I’ve officially been added to the supply list for the Edmonton school board that I will be working for! It’s been an exciting week with various phone calls from an automated robot who Justin and I have humanized and grown to love and hate. (He starts calling at 6 in the morning to notify me of possible supply jobs.) Finally, after many anxious emails and phone calls, I accepted my first supply job and went to a junior high school today to cover for a teacher.

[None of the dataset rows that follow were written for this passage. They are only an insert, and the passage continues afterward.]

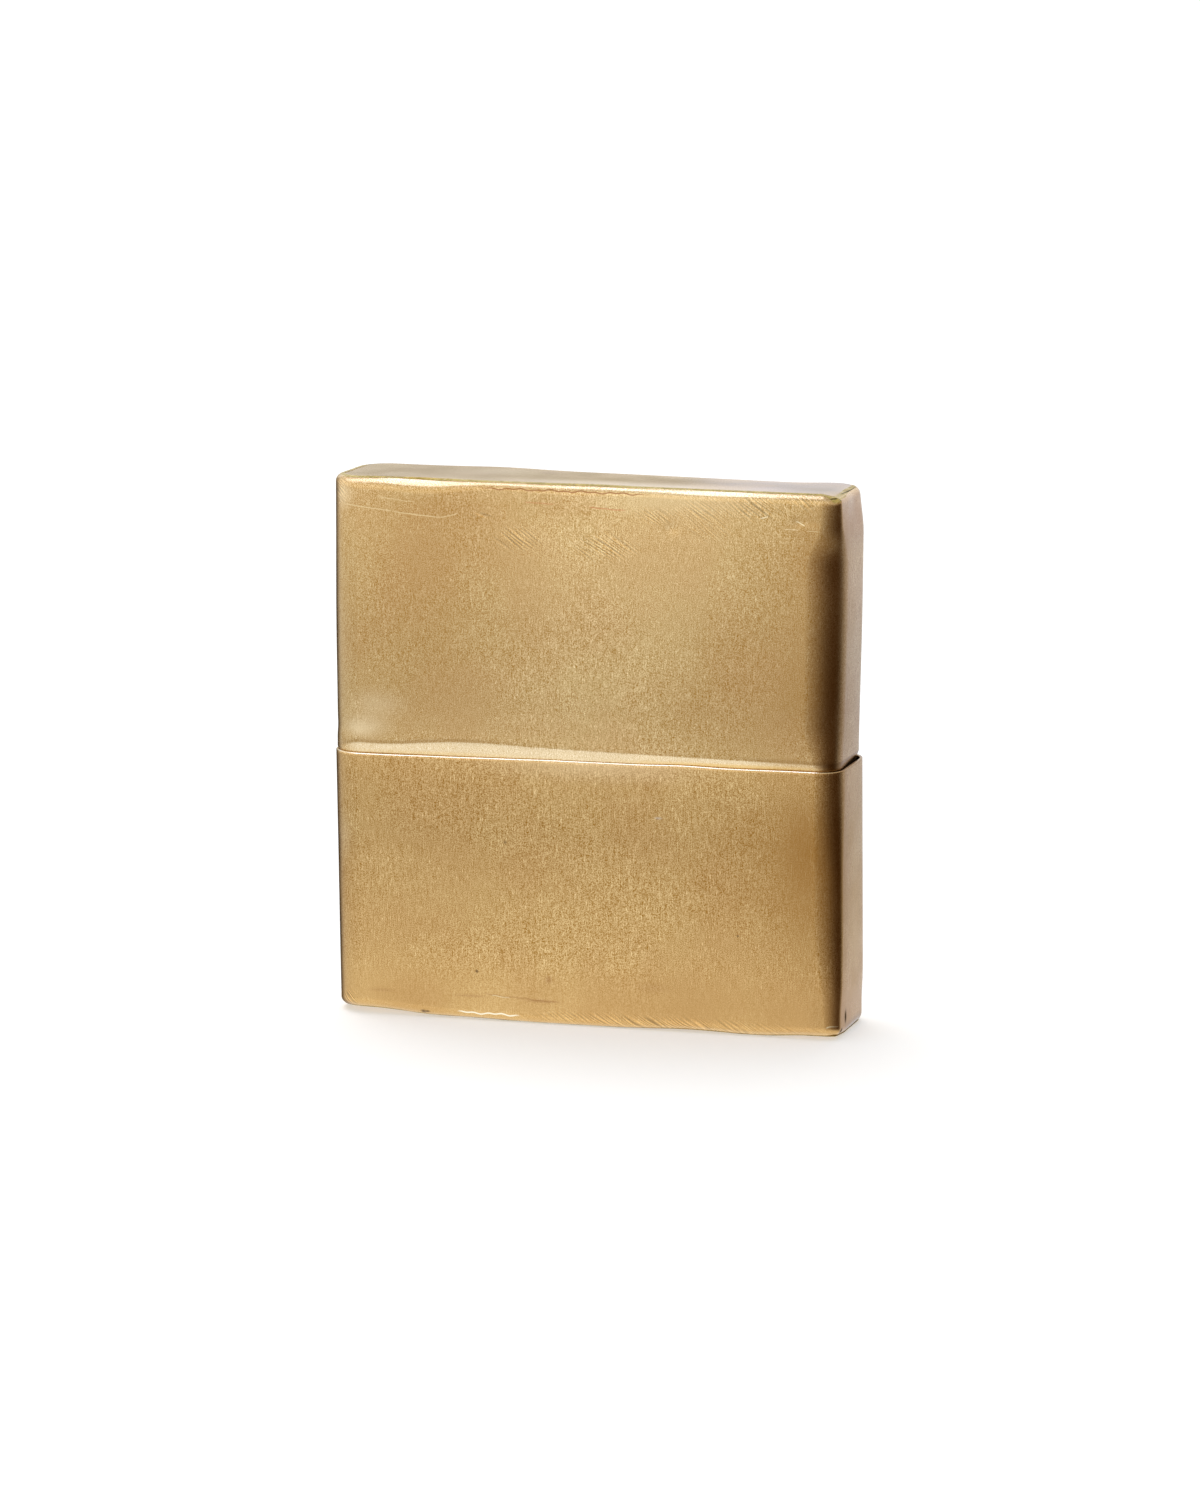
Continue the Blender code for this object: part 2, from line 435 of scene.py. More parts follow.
def make_file_strokes():
    """Parallel marks of a file, from -1 to 1: a sine every Spacing, turned about Y by Angle.

    Slow noise drawn out along the lines shifts the sine, and quicker noise breaks the lines up.
    """
    group, given, result = effect_group(
        "file strokes", {"Vector": "Vector", "Angle": "Float", "Spacing": "Float"}, {"Mask": "Float"}
    )
    turn = {"Vector": given["Vector"], "Angle": given["Angle"]}
    turned = add_node(group, "VectorRotate", turn, rotation_type="Y_AXIS").outputs[0]
    sized = vectors(group, "MULTIPLY", turned, calculate(group, "DIVIDE", 1.0, given["Spacing"]))
    shift = noise(group, vectors(group, "MULTIPLY", sized, (0.06, 0.2, 0.4)), 1.0, 0.0)
    gaps = noise(group, vectors(group, "MULTIPLY", sized, (0.13, 0.4, 1.6)), 1.0, 1.0)
    across = add_node(group, "SeparateXYZ", {0: sized}).outputs[2]
    phase = calculate(group, "MULTIPLY_ADD", shift, 2.5, across)
    lines = calculate(group, "SINE", times(group, phase, 2 * math.pi))
    group.links.new(times(group, lines, fade(group, gaps, 0.32, 0.58)), result["Mask"])
    return group


def make_scratch():
    """One thin wavy line across the front: 1 on the line, 0 at Width from it.

    Its height is Start's height + Slope * run + Wave * two sines of the run, where the run is
    the distance in x from Start. It fades out at both ends of its Length.
    """
    group, given, result = effect_group(
        "scratch",
        {"Vector": "Vector", "Start": "Vector", "Length": "Float", "Slope": "Float", "Wave": "Float",
         "Width": "Float"},
        {"Mask": "Float"},
    )
    away = vectors(group, "SUBTRACT", given["Vector"], given["Start"])
    run, side, rise = add_node(group, "SeparateXYZ", {0: away}).outputs
    quick, slow = (calculate(group, "SINE", times(group, run, rate)) for rate in (2600.0, 1130.0))
    sway = times(group, calculate(group, "ADD", quick, slow), given["Wave"])
    line = calculate(group, "MULTIPLY_ADD", run, given["Slope"], sway)
    off_line = calculate(group, "ABSOLUTE", calculate(group, "SUBTRACT", rise, line))
    near = fade(group, calculate(group, "DIVIDE", off_line, given["Width"]), 1.0, 0.25)
    along = calculate(group, "DIVIDE", run, given["Length"])
    window = times(group, fade(group, along, 0.0, 0.12), fade(group, along, 1.0, 0.85))
    window = times(group, window, fade(group, side, 0.003, 0.002))
    group.links.new(times(group, near, window), result["Mask"])
    return group


brushing = make_brushing()
spot = make_spot()
file_strokes = make_file_strokes()
scratch = make_scratch()
stroke_spacing = 0.48 * mm
bright_brass = (0.82, 0.67, 0.43, 1)
pale_brass = (0.80, 0.645, 0.41, 1)
# Brown of the painted shade patches, which darken the metal where its reflected light falls off.
painted_shade_brown = (0.35, 0.165, 0.035, 1)
red_brown = (0.30, 0.12, 0.045, 1)
dark_brown = (0.11, 0.06, 0.025, 1)
burnt = (0.04, 0.02, 0.01, 1)
# Brown of the painted shade on the inner skins and in the rounded corners.
painted_recess_shade = (0.16, 0.095, 0.035, 1)
# Brown of the painted shade in the crease and the gap between the halves.
painted_crease_shade = (0.30, 0.17, 0.055, 1)


def at(x, z, y=-10.1):
    """A place in millimetres as a point in metres, on the front face unless y says otherwise."""
    return (x * mm, y * mm, z * mm)


def patch(tree, place, centre, reach):
    """The soft oval of one mark, with its centre and its reach in millimetres: x, z and y.

    A reach of 4 in y keeps a mark on the front face.
    """
    return use_group(tree, spot, {"Vector": place, "Centre": at(*centre), "Reach": at(*reach)})["Mask"]


def new_material(name):
    """A material with nodes, and its node tree."""
    material = bpy.data.materials.new(name)
    material.use_nodes = True
    return material, material.node_tree


def metal_surface(tree, metallic, colour, rough, relief, bump_strength, bump_height):
    """Colour, roughness and relief linked to the material's Principled shader."""
    shader = tree.nodes["Principled BSDF"]
    shader.inputs["Metallic"].default_value = metallic
    bump = add_node(tree, "Bump", {"Strength": bump_strength, "Distance": bump_height, "Height": relief})
    tree.links.new(colour, shader.inputs["Base Color"])
    tree.links.new(rough, shader.inputs["Roughness"])
    tree.links.new(bump.outputs[0], shader.inputs["Normal"])


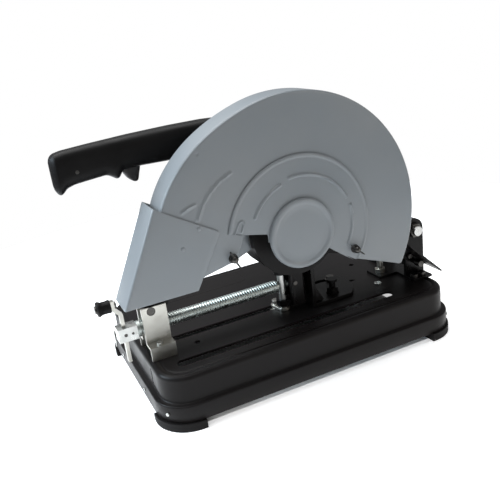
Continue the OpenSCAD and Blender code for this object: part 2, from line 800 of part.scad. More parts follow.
module commutator() color("#b87333") {
    difference() {
        ycyl(motor_x, motor_z, 58, 26, commutator_r);
        ycyl(motor_x, motor_z, 57, 28, 5);
        for (k = [0:11]) translate([motor_x, 57, motor_z]) rotate([0, k * 30, 0])
            translate([commutator_r - 1, 0, -0.4]) cube([3, 28, 0.8]);
    }
}

module motor_fan() color("#303030") {
    difference() {
        union() {
            ycyl(motor_x, motor_z, -32, 3, 44);
            ycyl(motor_x, motor_z, -32, 10, 12);
            for (k = [0:8]) translate([motor_x, -32, motor_z]) rotate([0, k * 40, 0])
                translate([11, 0, -1]) cube([32, 11, 2]);
        }
        ycyl(motor_x, motor_z, -34, 20, 5);
    }
}

// Four sealed bearings: outer ring seats in its housing, inner ring clears its shaft
module bearing(x, z, y0, w, ro, ri) {
    translate([x, y0, z]) rotate([-90, 0, 0]) rotate_extrude() difference() {
        translate([ri + fit, 0]) square([ro - ri - fit, w]);
        translate([(ro + ri) / 2 - (ro - ri) / 5, -1]) square([(ro - ri) / 2.5, 2]);
        translate([(ro + ri) / 2 - (ro - ri) / 5, w - 1]) square([(ro - ri) / 2.5, 2]);
    }
}

module ball_bearings() color("#a9acae") {
    bearing(spindle_x, spindle_z, case_y0 + case_wall, 12, 21, 10);
    bearing(spindle_x, spindle_z, case_y1 - eps, 4, 13, 6);
    bearing(motor_x, motor_z, case_y1 + 2, 9, 16, 5);
    bearing(motor_x, motor_z, motor_y1, 10, 11, 5);
}

gear_y = [-74, -60];
module pinion() color("#8c8f92") {
    xz_plate(gear_y[0], gear_y[1] - gear_y[0]) translate([motor_x, motor_z])
        gear2d(pinion_teeth, 5, motor_a + 180);
}

module spindle_gear() color("#8c8f92") {
    xz_plate(gear_y[0] + 0.5, gear_y[1] - gear_y[0] - 1) translate([spindle_x, spindle_z])
        gear2d(gear_teeth, 9, motor_a + 180 / gear_teeth);
    difference() {
        ycyl(spindle_x, spindle_z, gear_y[0] - 5, 5.5, 18);
        ycyl(spindle_x, spindle_z, gear_y[0] - 6, 8, 9);
    }
}

flange_y = wheel_y + 1.4;
module spindle() color("#9a9d9f") {
    difference() {
        union() {
            ycyl(spindle_x, spindle_z, flange_y + 2, gear_y[0] - 5 - flange_y - 2, 10);
            ycyl(spindle_x, spindle_z, gear_y[0] - 6, -55 - gear_y[0] + 6, 9);
            ycyl(spindle_x, spindle_z, -56, 7, 6);
        }
        ycyl(spindle_x, spindle_z, flange_y + 1, 20, 5 + fit);
    }
}

module inner_flange() color("#6f7274") {
    difference() {
        union() {
            ycyl(spindle_x, spindle_z, flange_y, 6, 36);
            ycyl(spindle_x, spindle_z, flange_y + 5, case_y0 - gap - flange_y - 5, 13);
            ycyl(spindle_x, spindle_z, flange_y - 2.8, 3, 12.7);
        }
        ycyl(spindle_x, spindle_z, flange_y + 2, 40, 10);
        ycyl(spindle_x, spindle_z, flange_y - 10, 40, 5);
    }
}

module outer_flange() color("#6f7274") {
    difference() {
        union() {
            ycyl(spindle_x, spindle_z, flange_y - 6, 6, 36);
            ycyl(spindle_x, spindle_z, flange_y - 9, 4, 16);
        }
        ycyl(spindle_x, spindle_z, flange_y - 2.8, 4, 12.8);
        ycyl(spindle_x, spindle_z, flange_y - 20, 30, 5);
    }
}

module arbor_bolt() color("#55585a") {
    ycyl(spindle_x, spindle_z, flange_y - 10, 28, 5);
    ycyl(spindle_x, spindle_z, flange_y - 11, 2, 11);
    xz_plate(flange_y - 18, 7) translate([spindle_x, spindle_z]) hex(17);
}

// ---- guard

hub = [spindle_x, spindle_z];
guard_heel = [160.4, 128.2];
// Outline of the guard drawn in by k: round, with a straight run at the front
// Radius of the guard against angle: it grows towards the front
guard_swell = [[108, 186], [116, 188.8], [124, 190.9], [132, 194], [140, 197.2], [148, 200],
    [156, 202], [164, 203]];

module guard2d(k) {
    translate(hub) circle(guard_r - k);
    polygon(concat([for (a = [108:4:164]) polar(hub, lookup(a, guard_swell) - k, a)],
        [[-205 - 3 * k, 262], [-205 - 3 * k, 200], hub]));
}

module upper_guard() color("#b4b9bd") {
    difference() {
        union() {
            xz_plate(guard_y0, guard_depth) guard2d(0);
        }
        // wheel space, open at the front
        xz_plate(guard_y0 + guard_t, guard_depth - 2 * guard_t) guard2d(guard_t);
        // everything under the lower edge
        xz_plate(guard_y0 - 1, guard_depth + 2) polygon([[-260, 181], [-152, 197],
            [-107, 207], [-93, 187], [62, 187], [75, 160.4], guard_heel, [230, 101],
            [260, 0], [-260, 0]]);
        // opening of the near side, behind the centre cover
        xz_plate(guard_y0 - 1, guard_t + 2) {
            polygon([[-107, 207], [-92, 236], [-40, 213], [62, 171], [75, 160.4],
                [75, 100], [-107, 100]]);
            translate(hub) circle(84);
        }
        // opening of the far side, round the gear case
        xz_plate(guard_y1 - guard_t - 1, guard_t + 2) {
            translate([case_x, case_z]) circle(case_r);
            translate([case_x - 62, 100]) square([124, 100]);
        }
        ycyl(rear_wing[0], rear_wing[1], guard_y0 - 1, 4, 3 + fit);
        ycyl(front_wing[0], front_wing[1], guard_y0 - 1, 4, 3 + fit);
    }
    // flange that bolts to the gear case
    difference() {
        xz_plate(guard_y1 - guard_t - 5, 5.5) intersection() {
            translate([case_x, case_z]) circle(case_r + 8);
            translate([case_x - 90, case_z + 8]) square([180, 90]);
        }
        ycyl(case_x, case_z, guard_y1 - guard_t - 10, 20, case_r);
    }
}

deflector = [[-204, 300.5], [-121, 254.5], [-163, 181.5], [-261, 181.5]];
defl_y0 = guard_y0 - guard_t;
defl_depth = guard_depth + 2 * guard_t;
module deflector2d() {
    r = 7;
    c = deflector[1] + [-r * 0.9, -r * 0.95];
    difference() {
        polygon([deflector[0], deflector[1] + [-12, 6.7], deflector[1] + [-6, -10.5],
            deflector[2], deflector[3]]);
    }
    translate(deflector[1] + [-9.2, -2.6]) circle(7.2);
}

module front_deflector() color("#aeb6bd") {
    for (y = [defl_y0, defl_y0 + defl_depth - guard_t])
        xz_plate(y, guard_t) deflector2d();
    xz_plate(defl_y0, defl_depth)
        polygon([deflector[0], deflector[3], deflector[3] + [2.3, 0], deflector[0] + [2, -1.1]]);
}

module guard_rivets() color("#9aa0a4") {
    for (p = [[-174.5, 241.4], [-150, 262]], y = [defl_y0 - 1.2, defl_y0 + defl_depth])
        ycyl(p[0], p[1], y, 1.2, 3);
}

cover_r = 108;
cover_y = guard_y0 - guard_t - gap;
rear_wing = [74.8, 176.8];
front_wing = [-110, 211.5];
module cover2d() {
    intersection() {
        translate(hub) circle(cover_r, $fn = 96);
        polygon([[-125, 247], [-104, 242.5], [-53, 232], hub, [31, 193], [73.5, 158.7],
            [88, 164], [140, 175], [140, 400], [-125, 400]]);
    }
    translate(hub) circle(50);
}

module centre_cover() color("#b3b7b9") {
    difference() {
        union() {
            xz_plate(cover_y, guard_t) cover2d();
            ycyl(hub[0], hub[1], cover_y - 8, 9, 48.6);
        }
        ycyl(hub[0], hub[1], cover_y - 6, 20, 46.6);
        ycyl(rear_wing[0], rear_wing[1], cover_y - 5, 10, 3 + fit);
    }
}

// Wing screw: shank, collar, ball hub and two wings along direction a
module wing_screw(p, a, y) {
    ycyl(p[0], p[1], y, -y + guard_y0 + 9, 3);
    ycyl(p[0], p[1], y - 3, 3, 6);
    translate([p[0], y - 2.5, p[1]]) rotate([90, 0, 0]) cylinder(r1 = 5.4, r2 = 3.6, h = 9.9);
    translate([p[0], y - 8, p[1]]) rotate([0, -a, 0])
        translate([-13, -3.5, -1.1]) cube([26, 7, 2.2]);
}

module rear_wing_screw() color("#c9c9c4") {
    wing_screw(rear_wing, -45, cover_y - gap);
}

module front_wing_screw() color("#8d857a") {
    wing_screw(front_wing, -60, guard_y0 - gap);
}

// ---- handle

handle_y = -44;
handle_w = 36;
// Side outline of the handle, with the finger stop in front of the trigger
module handle2d() {
    top = [[-300, 364], [-298, 370], [-293, 374], [-250, 377.5], [-198, 380], [-140, 381.5],
        [-95, 381.5], [-50, 379], [-15, 371], [15, 357], [36, 340], [46, 322], [46, 310]];
    low = [[4, 310], [-14, 316], [-40, 326], [-80, 333], [-145, 337], [-188, 338],
        [-214.2, 336.2], [-217.5, 327.5], [-221, 326.5], [-230.8, 335], [-262, 332], [-288, 327.5], [-292, 322], [-296, 320.5], [-299, 323],
        [-300, 330]];
    polygon(concat(top, low));
}

module handle_cavity2d() {
    offset(delta = -3.5) handle2d();
}

module handle_half(y0, y_in) {
    difference() {
        xz_plate(y0, handle_w / 2) handle2d();
        xz_plate(y_in, handle_w / 2 - 3.5) handle_cavity2d();
        // window for the trigger
        span([-213.5, handle_y - 8, 320], [-186.5, handle_y + 8, 345]);
    }
}

module handle_near_shell() color("#191818") {
    difference() {
        handle_half(handle_y - handle_w / 2, handle_y - handle_w / 2 + 3.5);
        handle_screw_holes();
        handle_foot();
    }
}

module handle_far_shell() color("#1b1a1a") {
    difference() {
        handle_half(handle_y, handle_y - eps);
        handle_screw_holes();
        handle_foot();
        ycyl(-175, 356, handle_y + 8, 14, 5.3);
    }
}

// Pocket in the shells for the tongue of the motor housing
module handle_foot() {
    span([motor_x - 24, -50, 300], [motor_x + 12, -38, motor_z + 74]);
}

screw_xz = [[-270, 348], [-140, 358], [-60, 352], [14.5, 318.5], [34.5, 318.5]];
module handle_screw_holes() {
    for (p = screw_xz) ycyl(p[0], p[1], handle_y - 30, 60, 2.5);
    for (p = screw_xz) ycyl(p[0], p[1], handle_y + handle_w / 2 - 3, 10, 4.5);
}

module handle_screws() color("#6f7070") {
    for (p = screw_xz) {
        ycyl(p[0], p[1], handle_y - handle_w / 2 + 2, handle_w - 5, 2.5);
        difference() {
            ycyl(p[0], p[1], handle_y + handle_w / 2 - 3, 2.6, 4.3);
            span([p[0] - 3, handle_y + handle_w / 2 - 1.4, p[1] - 0.6],
                [p[0] + 3, handle_y + handle_w / 2 + 1, p[1] + 0.6]);
        }
    }
}

module trigger() color("#241f1c") {
    xz_plate(handle_y - 7, 14) polygon([[-212, 352], [-212, 333], [-209, 326], [-203, 321],
        [-197, 318.5], [-193, 320], [-191, 325], [-190, 331], [-187.5, 336], [-187.5, 352]]);
}

module lock_button() color("#3a1512") {
    ycyl(-175, 356, handle_y + 6, 16, 5);
    ycyl(-175, 356, handle_y + 5, 5, 6.5);
}

base_shell();
feet();
base_fasteners();
rear_bracket();
bracket_bolts();
pivot_shaft();
pivot_nuts();
return_spring();
depth_stop_bolt();
head_lock_pin();
rear_spark_flap();
flap_bolt();
vise_bracket_near();
vise_bracket_far();
bracket_screws();
half_nut();
half_nut_pin();
vise_screw();
screw_collar();
crank_hub();
crank_arm();
crank_pins();
crank_grip();
jaw_pin();
pin_snap_ring();
jaw_guide();
vise_jaw();
jaw_screw();
fence();
fence_pivot_bolt();
fence_clamp_bolt();
gear_case();
pivot_bushes();
motor_housing();
motor_end_cap();
motor_screws();
brush_caps();
brushes();
stator();
armature();
commutator();
motor_fan();
ball_bearings();
pinion();
spindle_gear();
spindle();
inner_flange();
outer_flange();
arbor_bolt();
upper_guard();
front_deflector();
guard_rivets();
centre_cover();
rear_wing_screw();
front_wing_screw();
handle_near_shell();
handle_far_shell();
handle_screws();
trigger();
lock_button();
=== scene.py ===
"""Abrasive chop saw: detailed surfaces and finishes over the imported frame.

Lengths inside the classes are millimetres in the row frame (+X to the rear,
+Y from the wheel side to the motor side, +Z up); meshes are made in metres.
"""

import json
import logging
import math
from dataclasses import dataclass, field
from enum import Enum
from typing import Optional, Sequence

import bmesh
import bpy
import numpy as np
from mathutils import Matrix, Vector

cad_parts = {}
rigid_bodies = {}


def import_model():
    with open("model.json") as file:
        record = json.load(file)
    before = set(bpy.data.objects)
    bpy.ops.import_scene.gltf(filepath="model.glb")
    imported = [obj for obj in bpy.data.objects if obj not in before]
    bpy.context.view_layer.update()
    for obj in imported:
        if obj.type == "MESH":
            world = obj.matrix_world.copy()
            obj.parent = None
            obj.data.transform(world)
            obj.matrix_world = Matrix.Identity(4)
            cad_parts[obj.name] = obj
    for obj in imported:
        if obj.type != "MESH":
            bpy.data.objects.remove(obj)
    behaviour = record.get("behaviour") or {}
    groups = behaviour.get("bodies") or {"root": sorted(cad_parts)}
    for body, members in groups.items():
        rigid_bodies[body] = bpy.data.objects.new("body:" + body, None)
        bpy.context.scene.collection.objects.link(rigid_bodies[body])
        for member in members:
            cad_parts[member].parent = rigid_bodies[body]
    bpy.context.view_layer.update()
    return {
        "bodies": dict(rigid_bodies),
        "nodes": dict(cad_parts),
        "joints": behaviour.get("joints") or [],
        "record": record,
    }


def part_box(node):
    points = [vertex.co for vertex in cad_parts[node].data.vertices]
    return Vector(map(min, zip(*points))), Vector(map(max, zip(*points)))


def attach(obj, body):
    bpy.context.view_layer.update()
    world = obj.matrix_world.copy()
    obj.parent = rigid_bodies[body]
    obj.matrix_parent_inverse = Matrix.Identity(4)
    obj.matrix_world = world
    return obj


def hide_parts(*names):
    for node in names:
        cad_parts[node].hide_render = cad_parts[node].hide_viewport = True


LOG = logging.getLogger("chop_saw")
MM = 0.001
TAU = 2.0 * math.pi
SHARP_DEG = 38.0      # edges that turn more than this stay sharp
Array = np.ndarray


# --------------------------------------------------------------------------
# surfaces


def smooth_step(x: Array, low: float, high: float) -> Array:
    """Cubic ramp from 0 at low to 1 at high.

    Args:
        x: Values to map.
        low: Where the ramp starts.
        high: Where the ramp ends.

    Returns:
        3t^2 - 2t^3 of the clipped fraction t.
    """
    t = np.clip((x - low) / (high - low), 0.0, 1.0)
    return t * t * (3.0 - 2.0 * t)


def relaxed(values: Array, rounds: int) -> Array:
    """Evens out a row of numbers or points, with both ends held.

    Args:
        values: What to even out; it is changed in place.
        rounds: How often each entry moves towards its neighbours.

    Returns:
        The same array.
    """
    for _ in range(rounds):
        values[1:-1] = (values[:-2] + 2 * values[1:-1] + values[2:]) / 4
    return values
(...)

I’ve been so nervous, anxious, and excited leading up to this day. I hadn’t been in a classroom for almost a year and a half. For some reason (anxiety), I started to think I was forgetting everything I had learned and that I wouldn’t feel comfortable in a classroom again. And it’s true. At first, I wasn’t completely comfortable today. But as the day went on so much came back to me. Importantly, the love, passion, and comfort I feel for teaching came back. It felt so natural again and I think I worried that I lost all this after being out of it for a while. But I realized that just because I had been waiting and trying to get into a classroom or a school doesn’t mean I stopped liking it or stopped caring.

So today was my first day back into a classroom and my very first day as a supply teacher. I’m still nervous for so many other firsts that will happen along the way, but I am really happy that I can say I love what I’m doing. And I can confidently say that I didn’t forget the things I learned after all. They just got tucked away, like books on a shelf. Now, I am reading them again.